* WHAT YOU NEED TO DO
Repeat the entire listing exactly as written.

* ENTRIES SHOWN
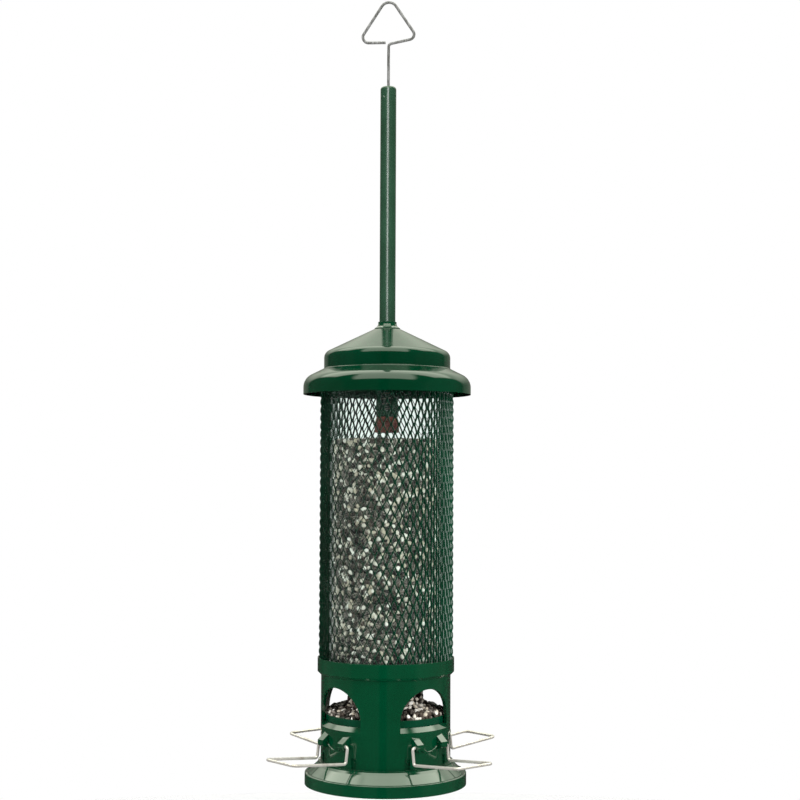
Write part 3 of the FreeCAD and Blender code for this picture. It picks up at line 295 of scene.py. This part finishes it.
def strand_points(index, top, bottom, radius):
    """Middle line of one strand as (angle, height, side): it leans from its left bond to its right one."""
    step = 2 * math.pi / (2 * DIAMONDS_ROUND)
    reach = step / 2 - STRAND_WIDTH / 2 * math.cos(STRAND_TILT) / radius
    row_height = DIAMOND_HEIGHT / 2
    bond = row_height * BOND_SHARE
    rows = math.ceil((top - bottom) / row_height) + 1
    line = []
    for row in range(rows):
        side = 1 if (index + row) % 2 else -1
        middle = top - row * row_height
        for height in (middle + bond / 2, middle - bond / 2):
            line.append((index * step + side * reach, min(max(height, bottom), top), side))
    kept = [line[0]]
    for point in line[1:]:
        if kept[-1][1] - point[1] > LEAST_DROP:
            kept.append(point)
    return kept


def sweep_strand(line, radius):
    """The strand's skin: its section follows the middle line, with its face turned by the cage's tilt."""
    section = strand_section()
    angles, heights, sides = (np.array(values) for values in zip(*line))
    offset = sides * STRAND_WIDTH / 2 * math.sin(STRAND_TILT)
    reach = radius - offset
    middle = np.stack([reach * np.cos(angles), reach * np.sin(angles), heights], axis=1)
    outward = np.stack([np.cos(angles), np.sin(angles), np.zeros_like(angles)], axis=1)
    leftward = np.stack([-np.sin(angles), np.cos(angles), np.zeros_like(angles)], axis=1)
    facing = outward * math.cos(STRAND_TILT) - leftward * math.sin(STRAND_TILT)
    along = np.gradient(middle, axis=0)
    along /= np.linalg.norm(along, axis=1, keepdims=True)
    through = facing - (facing * along).sum(axis=1, keepdims=True) * along
    through /= np.linalg.norm(through, axis=1, keepdims=True)
    across = np.cross(along, through)
    rings = (middle[:, None, :] + across[:, None, :] * section[None, :, :1]
             + through[:, None, :] * section[None, :, 1:])
    return rings.reshape(-1, 3)


def ring_faces(rings, sides, first=0):
    """Quads between successive rings of points, and a face at each end."""
    faces = []
    for ring in range(rings - 1):
        start = first + ring * sides
        for i in range(sides):
            j = (i + 1) % sides
            faces.append((start + i, start + j, start + sides + j, start + sides + i))
    faces.append(tuple(first + i for i in reversed(range(sides))))
    faces.append(tuple(first + (rings - 1) * sides + i for i in range(sides)))
    return faces


def cage_mesh():
    """All the strands, bonded side by side, just inside the CAD cylinder's outside."""
    low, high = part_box("cage_mesh")
    sides = len(strand_section())
    radius = high.x - STRAND_WIDTH * math.sin(STRAND_TILT)
    points = []
    faces = []
    count = 0
    for index in range(2 * DIAMONDS_ROUND):
        line = strand_points(index, high.z, low.z, radius)
        skin = sweep_strand(line, radius)
        faces += ring_faces(len(line), sides, count)
        count += len(skin)
        points.append(skin)
    piece = new_piece("cage_strands", np.concatenate(points), faces, "mesh_paint", "shroud")
    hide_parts("cage_mesh")
    return piece


# Seed

SEED_SIDES = 8
SEED_RINGS = 5
SEED_LEAN = 0.45
WALL_ROW_SHARE = 0.78
SLOPE_ROW_SHARE = 0.8
PALE_SHARE = 0.30
SMALL_SHARE = 0.22
STRIPED_SHARE = 0.6


def seed_shape():
    """A pointed seed of unit length, width and thickness, pointing along X, and which lines are striped."""
    points = [(0.5, 0.0, 0.0)]
    band = [0.0]
    for ring in range(1, SEED_RINGS + 1):
        share = ring / (SEED_RINGS + 1)
        swell = math.sin(math.pi * share ** 0.8) ** 0.75
        for side in range(SEED_SIDES):
            angle = 2 * math.pi * side / SEED_SIDES
            points.append((0.5 - share, swell * math.cos(angle) / 2, swell * math.sin(angle) / 2))
            band.append(float(side % 2))
    points.append((-0.5, 0.0, 0.0))
    band.append(0.0)
    faces = [(0, 1 + i, 1 + (i + 1) % SEED_SIDES) for i in range(SEED_SIDES)]
    for ring in range(SEED_RINGS - 1):
        start = 1 + ring * SEED_SIDES
        for i in range(SEED_SIDES):
            j = (i + 1) % SEED_SIDES
            faces.append((start + i, start + SEED_SIDES + i, start + SEED_SIDES + j, start + j))
    last = 1 + (SEED_RINGS - 1) * SEED_SIDES
    tip = len(points) - 1
    faces += [(tip, last + (i + 1) % SEED_SIDES, last + i) for i in range(SEED_SIDES)]
    return np.array(points), faces, np.array(band)


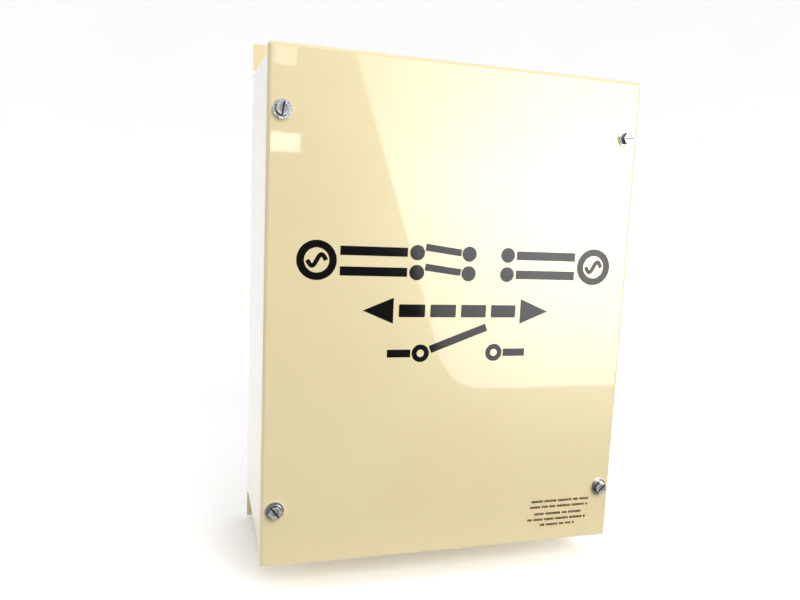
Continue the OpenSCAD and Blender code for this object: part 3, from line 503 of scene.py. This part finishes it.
NODE_FINISH = {
    "back_plate enclosure_wrap cover knockout_slugs": shade_enamel(),
    "cover_screw_1 cover_screw_2 cover_screw_3 cover_screw_4": shade_screw_plate(),
    "cover_washers cover_weld_nuts mechanism_standoffs mechanism_screws terminal_bolts": zinc,
    "mechanism_frame solenoid_frames spring_anchor switch_bracket control_plate "
    "handle_clips": shade_galvanised(),
    "shaft_bushings coil_bobbins": nylon,
    "contact_blocks load_terminal_base": shade_phenolic(),
    "fixed_contact_straps load_straps moving_contacts": shade_copper(),
    "fixed_contact_tips moving_contact_tips": silver,
    "utility_lugs standby_lugs load_lugs": shade_aluminium(),
    "neutral_bar": shade_neutral_bar(),
    "lug_set_screws": black_oxide,
    "arc_chute_walls": shade_fibre(),
    "arc_plates": shade_arc_steel(),
    "rotor_shaft crank solenoid_cores plunger_yoke spring_guide utility_switch_lever "
    "standby_switch_lever relay_armature": steel,
    "contact_carrier relay_socket": black_plastic,
    "operating_lever": shade_red_paint(),
    "relay_cover": shade_clear_cover(),
    "ground_lug": shade_green_screw_brass(),
    "wiring_diagram": shade_paper(),
}


def finish_nodes():
    for names, mat in NODE_FINISH.items():
        for name in names.split():
            slots = NODES[name].data.materials
            slots.clear()
            slots.append(mat)


finish_nodes()


# ---- mesh making: outlines in millimetres, meshes in metres ----


def corner(point, height, axis):
    """A point of an outline that lies across an axis, 0 to 2 for X to Z, in metres."""
    a, b = point
    if axis == 0:
        spot = (height, a, b)
    elif axis == 1:
        spot = (a, height, b)
    else:
        spot = (a, b, height)
    return [c * MM for c in spot]


def circle(x, z, radius, count=40, start=0.0, turn=2 * math.pi):
    """Points round a circle, or along an arc of it."""
    steps = count if turn >= 2 * math.pi else count - 1
    angles = [start + turn * k / steps for k in range(count)]
    return [(x + radius * math.cos(a), z + radius * math.sin(a)) for a in angles]


def rounded(x0, z0, x1, z1, radius, count=6):
    """Outline of a rectangle with round corners."""
    middles = ((x1 - radius, z1 - radius, 0.0), (x0 + radius, z1 - radius, 0.5 * math.pi),
               (x0 + radius, z0 + radius, math.pi), (x1 - radius, z0 + radius, 1.5 * math.pi))
    return [p for x, z, a in middles for p in circle(x, z, radius, count, a, 0.5 * math.pi)]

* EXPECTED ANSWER
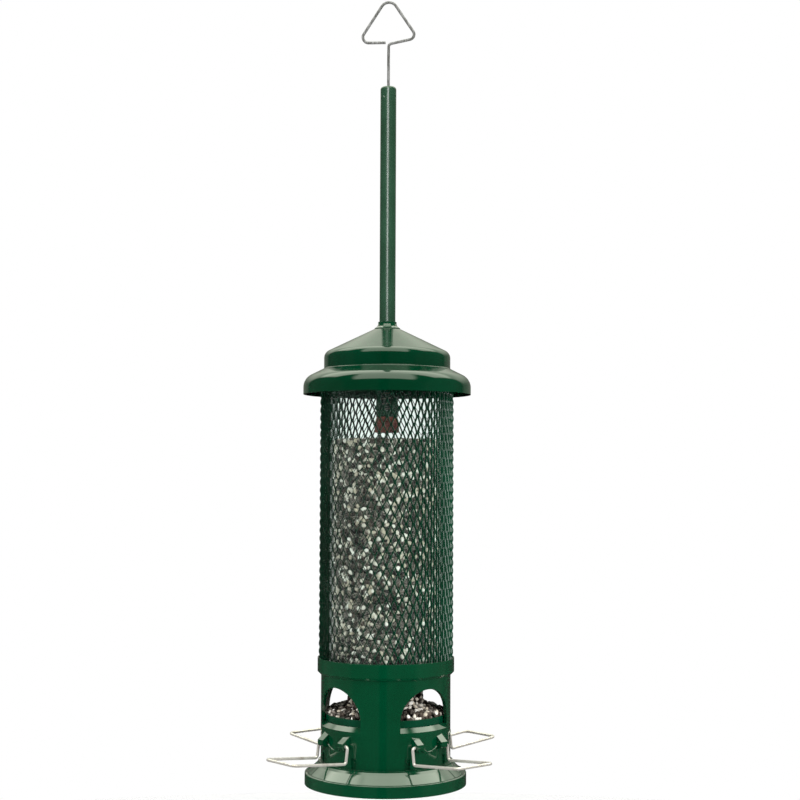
Write part 3 of the FreeCAD and Blender code for this picture. It picks up at line 295 of scene.py. This part finishes it.
def strand_points(index, top, bottom, radius):
    """Middle line of one strand as (angle, height, side): it leans from its left bond to its right one."""
    step = 2 * math.pi / (2 * DIAMONDS_ROUND)
    reach = step / 2 - STRAND_WIDTH / 2 * math.cos(STRAND_TILT) / radius
    row_height = DIAMOND_HEIGHT / 2
    bond = row_height * BOND_SHARE
    rows = math.ceil((top - bottom) / row_height) + 1
    line = []
    for row in range(rows):
        side = 1 if (index + row) % 2 else -1
        middle = top - row * row_height
        for height in (middle + bond / 2, middle - bond / 2):
            line.append((index * step + side * reach, min(max(height, bottom), top), side))
    kept = [line[0]]
    for point in line[1:]:
        if kept[-1][1] - point[1] > LEAST_DROP:
            kept.append(point)
    return kept


def sweep_strand(line, radius):
    """The strand's skin: its section follows the middle line, with its face turned by the cage's tilt."""
    section = strand_section()
    angles, heights, sides = (np.array(values) for values in zip(*line))
    offset = sides * STRAND_WIDTH / 2 * math.sin(STRAND_TILT)
    reach = radius - offset
    middle = np.stack([reach * np.cos(angles), reach * np.sin(angles), heights], axis=1)
    outward = np.stack([np.cos(angles), np.sin(angles), np.zeros_like(angles)], axis=1)
    leftward = np.stack([-np.sin(angles), np.cos(angles), np.zeros_like(angles)], axis=1)
    facing = outward * math.cos(STRAND_TILT) - leftward * math.sin(STRAND_TILT)
    along = np.gradient(middle, axis=0)
    along /= np.linalg.norm(along, axis=1, keepdims=True)
    through = facing - (facing * along).sum(axis=1, keepdims=True) * along
    through /= np.linalg.norm(through, axis=1, keepdims=True)
    across = np.cross(along, through)
    rings = (middle[:, None, :] + across[:, None, :] * section[None, :, :1]
             + through[:, None, :] * section[None, :, 1:])
    return rings.reshape(-1, 3)


def ring_faces(rings, sides, first=0):
    """Quads between successive rings of points, and a face at each end."""
    faces = []
    for ring in range(rings - 1):
        start = first + ring * sides
        for i in range(sides):
            j = (i + 1) % sides
            faces.append((start + i, start + j, start + sides + j, start + sides + i))
    faces.append(tuple(first + i for i in reversed(range(sides))))
    faces.append(tuple(first + (rings - 1) * sides + i for i in range(sides)))
    return faces


def cage_mesh():
    """All the strands, bonded side by side, just inside the CAD cylinder's outside."""
    low, high = part_box("cage_mesh")
    sides = len(strand_section())
    radius = high.x - STRAND_WIDTH * math.sin(STRAND_TILT)
    points = []
    faces = []
    count = 0
    for index in range(2 * DIAMONDS_ROUND):
        line = strand_points(index, high.z, low.z, radius)
        skin = sweep_strand(line, radius)
        faces += ring_faces(len(line), sides, count)
        count += len(skin)
        points.append(skin)
    piece = new_piece("cage_strands", np.concatenate(points), faces, "mesh_paint", "shroud")
    hide_parts("cage_mesh")
    return piece


# Seed

SEED_SIDES = 8
SEED_RINGS = 5
SEED_LEAN = 0.45
WALL_ROW_SHARE = 0.78
SLOPE_ROW_SHARE = 0.8
PALE_SHARE = 0.30
SMALL_SHARE = 0.22
STRIPED_SHARE = 0.6


def seed_shape():
    """A pointed seed of unit length, width and thickness, pointing along X, and which lines are striped."""
    points = [(0.5, 0.0, 0.0)]
    band = [0.0]
    for ring in range(1, SEED_RINGS + 1):
        share = ring / (SEED_RINGS + 1)
        swell = math.sin(math.pi * share ** 0.8) ** 0.75
        for side in range(SEED_SIDES):
            angle = 2 * math.pi * side / SEED_SIDES
            points.append((0.5 - share, swell * math.cos(angle) / 2, swell * math.sin(angle) / 2))
            band.append(float(side % 2))
    points.append((-0.5, 0.0, 0.0))
    band.append(0.0)
    faces = [(0, 1 + i, 1 + (i + 1) % SEED_SIDES) for i in range(SEED_SIDES)]
    for ring in range(SEED_RINGS - 1):
        start = 1 + ring * SEED_SIDES
        for i in range(SEED_SIDES):
            j = (i + 1) % SEED_SIDES
            faces.append((start + i, start + SEED_SIDES + i, start + SEED_SIDES + j, start + j))
    last = 1 + (SEED_RINGS - 1) * SEED_SIDES
    tip = len(points) - 1
    faces += [(tip, last + (i + 1) % SEED_SIDES, last + i) for i in range(SEED_SIDES)]
    return np.array(points), faces, np.array(band)


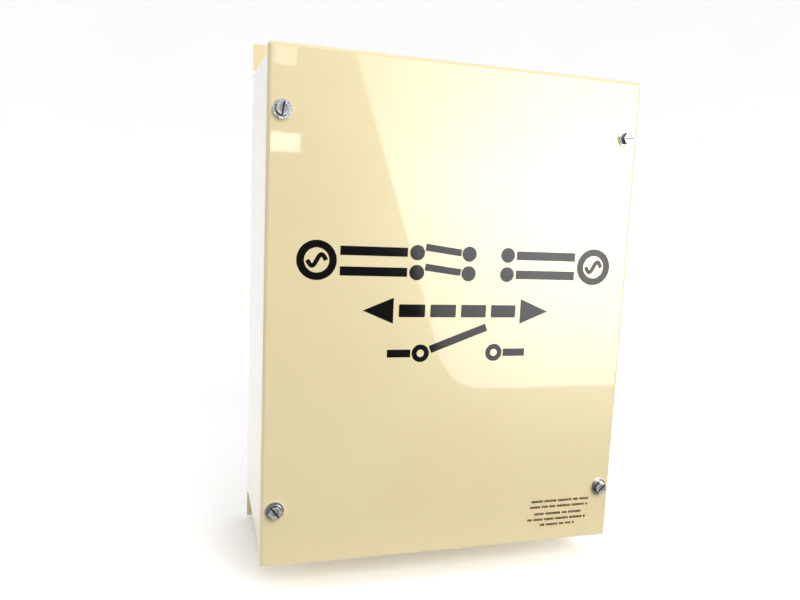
Continue the OpenSCAD and Blender code for this object: part 3, from line 503 of scene.py. This part finishes it.
NODE_FINISH = {
    "back_plate enclosure_wrap cover knockout_slugs": shade_enamel(),
    "cover_screw_1 cover_screw_2 cover_screw_3 cover_screw_4": shade_screw_plate(),
    "cover_washers cover_weld_nuts mechanism_standoffs mechanism_screws terminal_bolts": zinc,
    "mechanism_frame solenoid_frames spring_anchor switch_bracket control_plate "
    "handle_clips": shade_galvanised(),
    "shaft_bushings coil_bobbins": nylon,
    "contact_blocks load_terminal_base": shade_phenolic(),
    "fixed_contact_straps load_straps moving_contacts": shade_copper(),
    "fixed_contact_tips moving_contact_tips": silver,
    "utility_lugs standby_lugs load_lugs": shade_aluminium(),
    "neutral_bar": shade_neutral_bar(),
    "lug_set_screws": black_oxide,
    "arc_chute_walls": shade_fibre(),
    "arc_plates": shade_arc_steel(),
    "rotor_shaft crank solenoid_cores plunger_yoke spring_guide utility_switch_lever "
    "standby_switch_lever relay_armature": steel,
    "contact_carrier relay_socket": black_plastic,
    "operating_lever": shade_red_paint(),
    "relay_cover": shade_clear_cover(),
    "ground_lug": shade_green_screw_brass(),
    "wiring_diagram": shade_paper(),
}


def finish_nodes():
    for names, mat in NODE_FINISH.items():
        for name in names.split():
            slots = NODES[name].data.materials
            slots.clear()
            slots.append(mat)


finish_nodes()


# ---- mesh making: outlines in millimetres, meshes in metres ----


def corner(point, height, axis):
    """A point of an outline that lies across an axis, 0 to 2 for X to Z, in metres."""
    a, b = point
    if axis == 0:
        spot = (height, a, b)
    elif axis == 1:
        spot = (a, height, b)
    else:
        spot = (a, b, height)
    return [c * MM for c in spot]


def circle(x, z, radius, count=40, start=0.0, turn=2 * math.pi):
    """Points round a circle, or along an arc of it."""
    steps = count if turn >= 2 * math.pi else count - 1
    angles = [start + turn * k / steps for k in range(count)]
    return [(x + radius * math.cos(a), z + radius * math.sin(a)) for a in angles]


def rounded(x0, z0, x1, z1, radius, count=6):
    """Outline of a rectangle with round corners."""
    middles = ((x1 - radius, z1 - radius, 0.0), (x0 + radius, z1 - radius, 0.5 * math.pi),
               (x0 + radius, z0 + radius, math.pi), (x1 - radius, z0 + radius, 1.5 * math.pi))
    return [p for x, z, a in middles for p in circle(x, z, radius, count, a, 0.5 * math.pi)]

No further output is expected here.